Every system needs direction. Before a single piece of data is generated, scaled, or evaluated, we must first define what success looks like.

Setting clear policy goals—what the robot should achieve, under what conditions, and why—ensures that every piece of collected data has purpose and relevance. This "Step 0" establishes the intent foundation that guides the entire engine.

  1. GENERATE — Start with Reality

The foundation must begin with high-fidelity, sensor-rich physical data. This is the non-negotiable ground truth.

This is where robots experience true physics—the friction of a drawer, the slip of a grasped object, the subtle force required to plug in a cable. In this step, we capture the critical tactile and force data that simulation misses and teleoperation often ignores.

  1. SCALE — Amplify with Human Intent

High-quality physical data is precious, but it is painfully slow to obtain. To solve this, the engine must connect this real-world data to a global Human-in-the-Loop network.

This isn’t the blind teleoperation of the past, which creates noisy, low-value data. This is a system for targeted, high-intent interaction. Operators don’t just drive the robot—they teach it. They correct its failures, confirm its successes, and embed a layer of reasoning and intent that raw logs alone cannot capture.
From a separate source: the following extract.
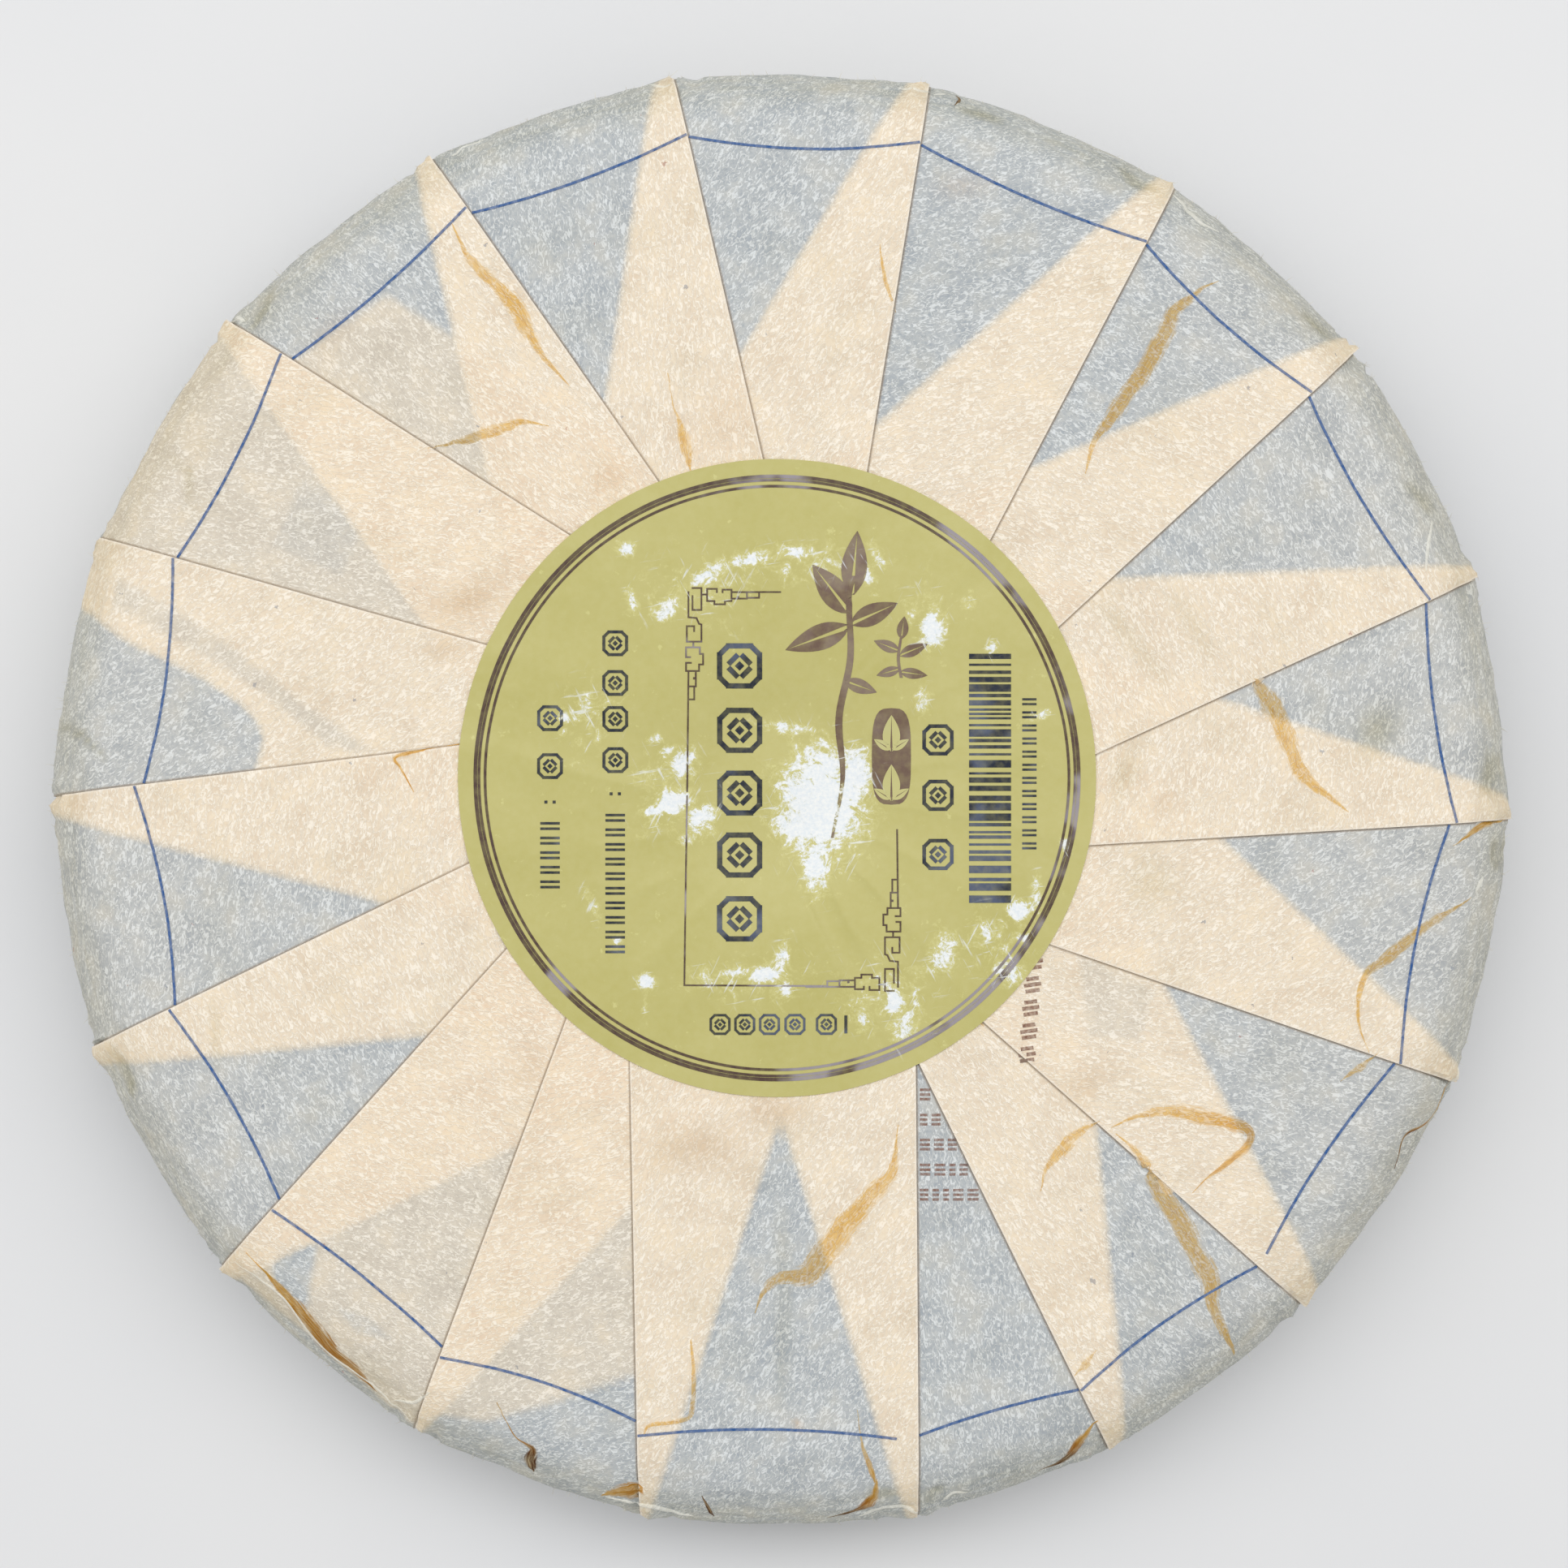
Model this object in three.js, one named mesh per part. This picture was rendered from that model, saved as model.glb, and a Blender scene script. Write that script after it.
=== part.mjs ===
// A round pressed tea cake in its paper wrapper, lying on its smooth front.
// The gathered back faces up: pleats run in from the rim to a round label.
// Millimetres, +Z up, origin at the middle of the flat spot it rests on, under the cake's axis.
// Angles are clockwise from +Y, seen from above.

import * as THREE from "three";

// The wrapped cake's outer form.
const CAKE_RADIUS = 99.4;
const CAKE_HEIGHT = 24;
const REST_RADIUS = 60;
const WIDEST_HEIGHT = 13;
const FLAT_TOP_RADIUS = 86;
const CENTRE_FAN_RADIUS = 5;

// The dimple pressed in the back, and the twist of gathered paper in it.
const DIMPLE_RADIUS = 25;
const DIMPLE_DEPTH = 2.2;
const TWIST_RADIUS = 10;
const TWIST_HEIGHT = 1.3;

// The pleats: how far a folded edge stands above the paper beside it.
const FOLD_STEP = 0.45;
const STEP_WIDTH = 0.3;
const PLEAT_WIDTH_SLOPE = 0.349;
const PLEAT_VANISHING_RADIUS = 106.5;
const FOLD_LINE_RIM_RADIUS = 98;
const GATHER_RADIUS = 41.5;

// The rim: a small paper corner where each fold starts, and flatter stretches between.
const CORNER_REACH = 0.9;
const CORNER_WIDTH = 2.2;
const FACET_DEPTH = 0.45;

// The round label stuck over the gathered paper, a little off the cake's axis.
const LABEL_RADIUS = 42.6;
const LABEL_THICKNESS = 0.25;
const LABEL_CENTRE = new THREE.Vector2(-0.5, 2.9);
const GAP = 0.3;

// Mesh fineness.
const UNDERSIDE_RINGS = 6;
const RIM_RINGS = 7;
const TOP_RINGS = 9;
const INNER_RINGS = 7;
const PLEAT_COLUMNS = [0, 0.07, 0.3, 0.55, 0.78, 0.93, 1];
const LABEL_SEGMENTS = 72;
const LABEL_RINGS = 9;

// One row a fold: its angle at the rim, in degrees, and how far its line passes from the axis.
// A plus sign turns the line clockwise on its way in.
const FOLDS = [
  { rim: 11.8, pass: 4.3 },
  { rim: 32.8, pass: 8.6 },
  { rim: 52.1, pass: 8.2 },
  { rim: 72.4, pass: 12.0 },
  { rim: 91.6, pass: 8.5 },
  { rim: 112.8, pass: 6.6 },
  { rim: 134.1, pass: 4.2 },
  { rim: 153.2, pass: -1.0 },
  { rim: 169.1, pass: -17.8 },
  { rim: 191.2, pass: 20.8 },
  { rim: 210.3, pass: 16.5 },
  { rim: 230.2, pass: 13.8 },
  { rim: 250.3, pass: 10.5 },
  { rim: 270.3, pass: 12.5 },
  { rim: 291.1, pass: 9.3 },
  { rim: 311.0, pass: 14.8 },
  { rim: 331.5, pass: 10.9 },
  { rim: 351.6, pass: 8.0 },
];

// Every fold laps over the next pleat but this one, which laps back over the one before it.
const BACKWARD_FOLD = 8;

const { clamp, degToRad, lerp, smoothstep } = THREE.MathUtils;
const TURN = 2 * Math.PI;
const PITCH = TURN / FOLDS.length;

// A bell of height 1 at the middle that reaches 0 at the given radius.
function bell(distance, radius) {
  return distance < radius ? 0.5 * (1 + Math.cos((Math.PI * distance) / radius)) : 0;
}

// The depth of the dimple at a distance from the label's centre, with the twist of paper in it.
function dimpleDepth(distance) {
  return DIMPLE_DEPTH * bell(distance, DIMPLE_RADIUS) - TWIST_HEIGHT * bell(distance, TWIST_RADIUS);
}

// The direction of a fold at a radius: a straight line outside the gather, spokes inside it.
function foldDirection(index, radius) {
  const { rim, pass } = FOLDS[index];
  const reach = Math.max(radius, GATHER_RADIUS);
  const straight = degToRad(rim) + Math.asin(pass / reach) - Math.asin(pass / FOLD_LINE_RIM_RADIUS);
  const spoke = degToRad(FOLDS[0].rim) + index * PITCH;
  return lerp(spoke, straight, Math.min(1, radius / GATHER_RADIUS));
}

// Column k of pleat i at a radius: its direction, and how far the paper there is lifted.
function pleatColumn(index, fraction, radius) {
  const half = STEP_WIDTH / (2 * radius);
  const start = foldDirection(index, radius) + half;
  const last = index === FOLDS.length - 1;
  const end = foldDirection(last ? 0 : index + 1, radius) + (last ? TURN : 0) - half;
  const span = end - start;
  const width = (PLEAT_WIDTH_SLOPE * (PLEAT_VANISHING_RADIUS - radius)) / radius;
  const ramp = clamp(width / span, 0.1, 1);
  let lift = smoothstep(fraction, 1 - ramp, 1);
  if (index === BACKWARD_FOLD - 1) lift = 0;
  if (index === BACKWARD_FOLD) lift = Math.max(lift, 1 - smoothstep(fraction, 0, ramp));
  const toFold = Math.min(fraction, 1 - fraction) * span * radius;
  return { direction: start + fraction * span, lift, fraction, toFold };
}

// The rings of the outer form from the flat spot over the rim to the middle of the back.
// A ring's share says how much of the folds' relief, and of the paper corners, it carries.
function outlineRings() {
  const rings = [];
  for (let i = 0; i <= UNDERSIDE_RINGS; i++) {
    const turn = (i / UNDERSIDE_RINGS) * (Math.PI / 2);
    rings.push({
      radius: REST_RADIUS + (CAKE_RADIUS - REST_RADIUS) * Math.sin(turn),
      height: WIDEST_HEIGHT * (1 - Math.cos(turn)),
      relief: 0,
      corner: Math.pow(i / UNDERSIDE_RINGS, 4),
    });
  }
  for (let i = 1; i <= RIM_RINGS; i++) {
    const turn = (i / RIM_RINGS) * (Math.PI / 2);
    rings.push({
      radius: FLAT_TOP_RADIUS + (CAKE_RADIUS - FLAT_TOP_RADIUS) * Math.cos(turn),
      height: WIDEST_HEIGHT + (CAKE_HEIGHT - WIDEST_HEIGHT) * Math.sin(turn),
      relief: smoothstep(i, 0, 3),
      corner: 1 - smoothstep(i, 1, 5),
    });
  }
  for (let i = 1; i <= TOP_RINGS; i++) {
    const radius = lerp(FLAT_TOP_RADIUS, GATHER_RADIUS, i / TOP_RINGS);
    rings.push({ radius, height: CAKE_HEIGHT, relief: 1, corner: 0 });
  }
  for (let i = 1; i <= INNER_RINGS; i++) {
    const radius = lerp(GATHER_RADIUS, CENTRE_FAN_RADIUS, i / INNER_RINGS);
    rings.push({ radius, height: CAKE_HEIGHT, relief: i > 1 ? 0 : 0.5, corner: 0 });
  }
  return rings;
}

// One point of the wrapped cake.
function wrapperPoint(ring, column) {
  const corner = CORNER_REACH * Math.max(0, 1 - column.toFold / CORNER_WIDTH);
  const facet = FACET_DEPTH * Math.sin(Math.PI * column.fraction);
  const radius = ring.radius + ring.corner * (corner - facet);
  const x = radius * Math.sin(column.direction);
  const y = radius * Math.cos(column.direction);
  const onBack = ring.height === CAKE_HEIGHT;
  const dip = onBack ? dimpleDepth(Math.hypot(x - LABEL_CENTRE.x, y - LABEL_CENTRE.y)) : 0;
  return [x, y, ring.height - dip + FOLD_STEP * ring.relief * column.lift];
}

// Joins rings of points, and a middle point at either end, into one closed surface.
function closedSurface(first, rings, last) {
  const count = rings[0].length;
  const points = [first, ...rings.flat(), last];
  const faces = [];
  for (let k = 0; k < count; k++) {
    const next = (k + 1) % count;
    faces.push([0, 1 + k, 1 + next]);
    for (let i = 0; i + 1 < rings.length; i++) {
      const lower = 1 + i * count;
      const upper = lower + count;
      faces.push([lower + k, upper + k, upper + next]);
      faces.push([lower + k, upper + next, lower + next]);
    }
    const edge = 1 + (rings.length - 1) * count;
    faces.push([points.length - 1, edge + next, edge + k]);
  }
  const geometry = new THREE.BufferGeometry();
  geometry.setAttribute("position", new THREE.Float32BufferAttribute(points.flat(), 3));
  geometry.setIndex(faces.flat());
  geometry.computeVertexNormals();
  return geometry;
}

// The cake in its wrapper: one solid with every pleat as a step in its surface.
function wrappedCake() {
  const rings = outlineRings().map((ring) =>
    FOLDS.flatMap((_, index) =>
      PLEAT_COLUMNS.map((fraction) => wrapperPoint(ring, pleatColumn(index, fraction, ring.radius))),
    ),
  );
  const middle = CAKE_HEIGHT - dimpleDepth(LABEL_CENTRE.length());
  const geometry = closedSurface([0, 0, 0], rings, [0, 0, middle]);
  const paper = new THREE.MeshStandardMaterial({ color: 0xd8cfbd, roughness: 0.85, metalness: 0 });
  return new THREE.Mesh(geometry, paper);
}

// The label: a thin disc that follows the dimple and lies just clear of the highest folds.
function roundLabel() {
  const under = (distance) => CAKE_HEIGHT + FOLD_STEP + GAP - dimpleDepth(distance);
  const profile = [];
  for (let i = 0; i <= LABEL_RINGS; i++) {
    const distance = (LABEL_RADIUS * i) / LABEL_RINGS;
    profile.push(new THREE.Vector2(distance, under(distance)));
  }
  for (let i = LABEL_RINGS; i >= 0; i--) {
    const distance = (LABEL_RADIUS * i) / LABEL_RINGS;
    profile.push(new THREE.Vector2(distance, under(distance) + LABEL_THICKNESS));
  }
  const geometry = new THREE.LatheGeometry(profile, LABEL_SEGMENTS);
  geometry.rotateX(Math.PI / 2);
  const print = new THREE.MeshStandardMaterial({ color: 0xc4c084, roughness: 0.5, metalness: 0 });
  const mesh = new THREE.Mesh(geometry, print);
  mesh.position.set(LABEL_CENTRE.x, LABEL_CENTRE.y, 0);
  return mesh;
}

const teaCake = new THREE.Group();
const pieces = { wrapped_cake: wrappedCake(), round_label: roundLabel() };
for (const [name, mesh] of Object.entries(pieces)) {
  mesh.name = name;
  teaCake.add(mesh);
}

export default teaCake;
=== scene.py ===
"""A pressed tea cake in its pleated paper wrapper, with a round label over the gathered pleats.

The wrapped cake lies on its smooth front, back up. Sizes are millimetres until a mesh is made, and
angles are clockwise from +Y, seen from above. Pleat i lies between fold i and fold i + 1.
"""

import logging
import math
from dataclasses import dataclass, field
from enum import Enum

import bmesh
import bpy
import numpy as np
from mathutils import Matrix, Vector
from mathutils.bvhtree import BVHTree


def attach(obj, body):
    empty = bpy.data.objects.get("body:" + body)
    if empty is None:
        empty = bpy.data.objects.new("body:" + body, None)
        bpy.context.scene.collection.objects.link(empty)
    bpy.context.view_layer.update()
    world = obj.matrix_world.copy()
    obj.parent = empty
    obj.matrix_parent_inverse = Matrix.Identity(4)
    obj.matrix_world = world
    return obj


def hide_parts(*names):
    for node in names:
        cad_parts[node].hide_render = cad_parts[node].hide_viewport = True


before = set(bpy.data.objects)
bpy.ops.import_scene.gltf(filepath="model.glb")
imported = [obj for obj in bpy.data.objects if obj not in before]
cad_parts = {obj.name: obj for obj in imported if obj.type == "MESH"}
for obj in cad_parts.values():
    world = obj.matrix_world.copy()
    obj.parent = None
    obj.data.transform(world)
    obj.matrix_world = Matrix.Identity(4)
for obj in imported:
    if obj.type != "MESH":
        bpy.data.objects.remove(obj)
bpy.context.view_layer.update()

LOG = logging.getLogger("tea_cake")
MM = 0.001
TURN = 2 * math.pi
PHOTO_SIDE = 1932

# The distance in millimetres that stands for no edge near by.
FAR = 9.0

# The most layers of paper that the wrapper's tones tell apart.
MOST_LAYERS = 5.0

Array = np.ndarray
Values = dict[str, Array]
Tone = tuple[float, float, float, float]
Point = tuple[float, float]
Route = tuple[Point, ...]
Faces = list[list[int]]
Triple = tuple[float, float, float]
Numbers = tuple[float, ...]
Piece = bpy.types.Object
Finish = bpy.types.Material
Socket = bpy.types.NodeSocket


def smooth(value: Array, low: float, high: float) -> Array:
    """A soft step from 0 at low to 1 at high."""
    share = np.clip((value - low) / (high - low), 0.0, 1.0)
    return share * share * (3.0 - 2.0 * share)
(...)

  1. EVALUATE — Close the Loop

With a foundation of real, intent-driven data, simulation's role is transformed. It becomes a powerful verification layer, not a flawed replacement for reality.

Millions of real-world task variations can be replayed in simulation to uncover edge cases and validate robustness. Models trained on real data can be stress-tested in synthetic environments. This powerful feedback loop transforms the "sim-to-real" gap into a "real-to-sim-to-real" flywheel—dramatically accelerating iteration, safety, and reliability.

This four-step process—Set, Generate, Scale, and Evaluate—is not a linear path but a continuous cycle. It is the engine that will build the foundation for the next era of robotics.